• [TASK INPUT]:

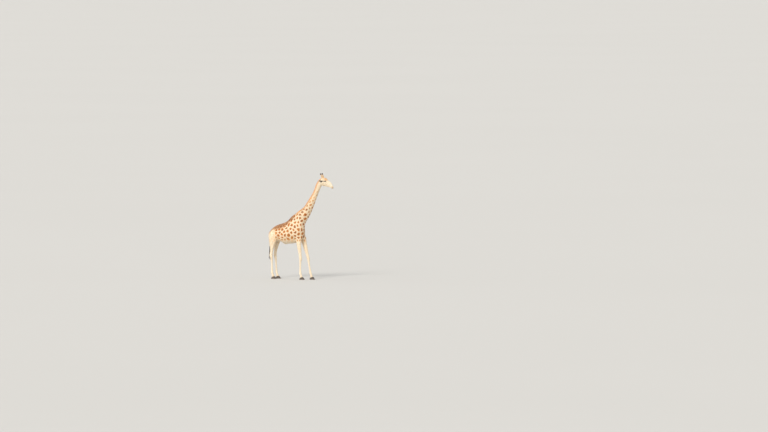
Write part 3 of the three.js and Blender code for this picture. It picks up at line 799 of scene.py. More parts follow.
# %% How strong the markings are, part by part
# faded: 0 full blotches, 1 none; gap: share of the spacing left pale; saddle: brown of the back
faded = 0.05 + 0.50 * step(up_neck, 0.30, 1.20) + 0.38 * step(up_neck, 1.10, 1.75)
faded = np.maximum(faded, 0.82 * step(-x, 0.96, 1.18) * step(z, 1.2, 1.5))
on_leg = 0.84 + 0.12 * (1 - step(z, 0.5, 1.3))
faded = faded + (np.maximum(faded, on_leg) - faded) * (1 - step(z, 1.50, 1.80)) * (up_neck < 0)
faded = np.maximum(faded, 0.92 * step(-tilt[:, 2], 0.30, 0.75) * (z < 2.0))
faded = np.maximum(faded, 0.93 * head_share)
faded = np.maximum(faded, np.where(on_tail, 1.0, 0.0))
gap = 0.30 + 0.15 * step(up_neck, -0.1, 0.9) + 0.12 * leg_share

columns = np.arange(-1.52, 0.10, 0.04)
spine = np.array([z[np.abs(x - at) < 0.03].max() for at in columns])
under_spine = np.interp(x, columns, spine) - z
deep = 0.36 - 0.13 * step(-x, 1.02, 1.28)
saddle = (1 - step(under_spine / deep, 0.15, 1.0)) * step(-x, 0.10, 0.42) * (z > 1.7)
saddle *= 1 - 0.35 * step(-x, 1.05, 1.45)
gap = gap - 0.12 * saddle
faded = faded * (1 - 0.6 * saddle)
nape = hump(y / 0.062) * step(up_neck, -0.1, 0.3) * step(-(tilt @ NECK_FORWARDS), -0.1, 0.7)
nape *= 1 - head_share
on_side_of_head = head_share * step(np.abs(out), 0.055, 0.075) * (1 - on_ear)
tan = hump(np.hypot((u - 0.195) / 0.095, (v - 0.120) / 0.070)) * step(tilt @ above, -0.3, 0.4)
tan = np.maximum(tan, 0.55 * step(u, 0.575, 0.66)) * head_share
tan = np.maximum(tan, 0.25 * hump((z - 0.10) / 0.08))
# Inside each ear the coat is darkened: painted shade in the ear's hollow.
shade_in_ear = [((h > 0.0012) & (t > 0.0) & (np.abs(w) < 0.93) & (np.abs(h) < 0.02)) * (1 - step(t, 0.70, 0.98))
          for t, w, h in ears]
soot = hide.smoothed(0.90 * np.max(shade_in_ear, axis=0), 2)
# A dark streak from the ear's root towards the eye: painted shadow of the ear on the cheek.
ear_shadow_streak = from_line(u, v, (0.145, -0.002), (0.212, 0.038))
soot = np.maximum(soot, 0.85 * hump(ear_shadow_streak / 0.017) * on_side_of_head)
# Round the eye: dark skin of the lids and rims, with painted shade of the socket.
soot = np.maximum(soot, 0.88 * eye_ring + 0.12 * step(lid_edge, -6, -2))
# In the nostril slots and along the mouth: painted shade in the grooves.
soot = np.maximum(soot, 0.92 * hump(slot / 0.0050) * slot_share * (slot < 0.012))
soot = np.maximum(soot, 0.7 * hump(gape / 0.004) * gape_share)
soot = np.maximum(soot, 0.9 * (1 - step(z, 1.30, 1.40)) * on_tail)
print("share of the skin under the saddle:", round(float((saddle > 0.5).mean()), 3))

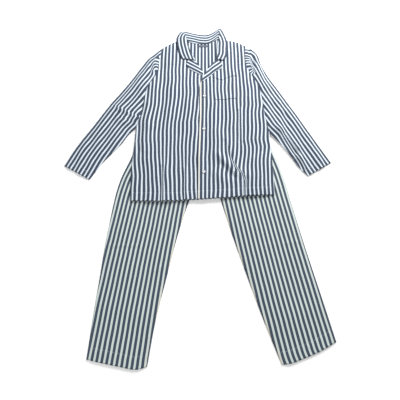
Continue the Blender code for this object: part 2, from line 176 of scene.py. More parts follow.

• [AIM]:
Each line above must be reproduced exactly as it stands.

• [OUTPUT FOR THIS EXERCISE]:
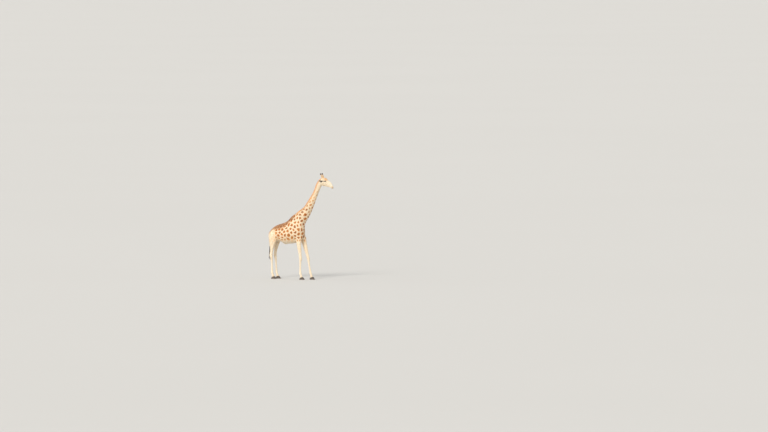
Write part 3 of the three.js and Blender code for this picture. It picks up at line 799 of scene.py. More parts follow.
# %% How strong the markings are, part by part
# faded: 0 full blotches, 1 none; gap: share of the spacing left pale; saddle: brown of the back
faded = 0.05 + 0.50 * step(up_neck, 0.30, 1.20) + 0.38 * step(up_neck, 1.10, 1.75)
faded = np.maximum(faded, 0.82 * step(-x, 0.96, 1.18) * step(z, 1.2, 1.5))
on_leg = 0.84 + 0.12 * (1 - step(z, 0.5, 1.3))
faded = faded + (np.maximum(faded, on_leg) - faded) * (1 - step(z, 1.50, 1.80)) * (up_neck < 0)
faded = np.maximum(faded, 0.92 * step(-tilt[:, 2], 0.30, 0.75) * (z < 2.0))
faded = np.maximum(faded, 0.93 * head_share)
faded = np.maximum(faded, np.where(on_tail, 1.0, 0.0))
gap = 0.30 + 0.15 * step(up_neck, -0.1, 0.9) + 0.12 * leg_share

columns = np.arange(-1.52, 0.10, 0.04)
spine = np.array([z[np.abs(x - at) < 0.03].max() for at in columns])
under_spine = np.interp(x, columns, spine) - z
deep = 0.36 - 0.13 * step(-x, 1.02, 1.28)
saddle = (1 - step(under_spine / deep, 0.15, 1.0)) * step(-x, 0.10, 0.42) * (z > 1.7)
saddle *= 1 - 0.35 * step(-x, 1.05, 1.45)
gap = gap - 0.12 * saddle
faded = faded * (1 - 0.6 * saddle)
nape = hump(y / 0.062) * step(up_neck, -0.1, 0.3) * step(-(tilt @ NECK_FORWARDS), -0.1, 0.7)
nape *= 1 - head_share
on_side_of_head = head_share * step(np.abs(out), 0.055, 0.075) * (1 - on_ear)
tan = hump(np.hypot((u - 0.195) / 0.095, (v - 0.120) / 0.070)) * step(tilt @ above, -0.3, 0.4)
tan = np.maximum(tan, 0.55 * step(u, 0.575, 0.66)) * head_share
tan = np.maximum(tan, 0.25 * hump((z - 0.10) / 0.08))
# Inside each ear the coat is darkened: painted shade in the ear's hollow.
shade_in_ear = [((h > 0.0012) & (t > 0.0) & (np.abs(w) < 0.93) & (np.abs(h) < 0.02)) * (1 - step(t, 0.70, 0.98))
          for t, w, h in ears]
soot = hide.smoothed(0.90 * np.max(shade_in_ear, axis=0), 2)
# A dark streak from the ear's root towards the eye: painted shadow of the ear on the cheek.
ear_shadow_streak = from_line(u, v, (0.145, -0.002), (0.212, 0.038))
soot = np.maximum(soot, 0.85 * hump(ear_shadow_streak / 0.017) * on_side_of_head)
# Round the eye: dark skin of the lids and rims, with painted shade of the socket.
soot = np.maximum(soot, 0.88 * eye_ring + 0.12 * step(lid_edge, -6, -2))
# In the nostril slots and along the mouth: painted shade in the grooves.
soot = np.maximum(soot, 0.92 * hump(slot / 0.0050) * slot_share * (slot < 0.012))
soot = np.maximum(soot, 0.7 * hump(gape / 0.004) * gape_share)
soot = np.maximum(soot, 0.9 * (1 - step(z, 1.30, 1.40)) * on_tail)
print("share of the skin under the saddle:", round(float((saddle > 0.5).mean()), 3))

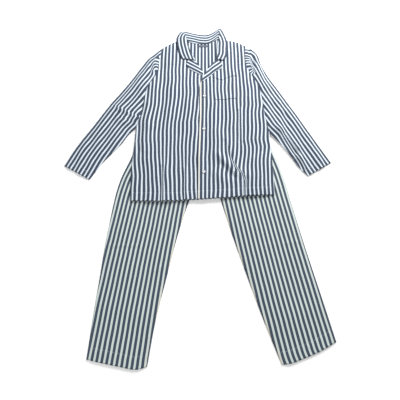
Continue the Blender code for this object: part 2, from line 176 of scene.py. More parts follow.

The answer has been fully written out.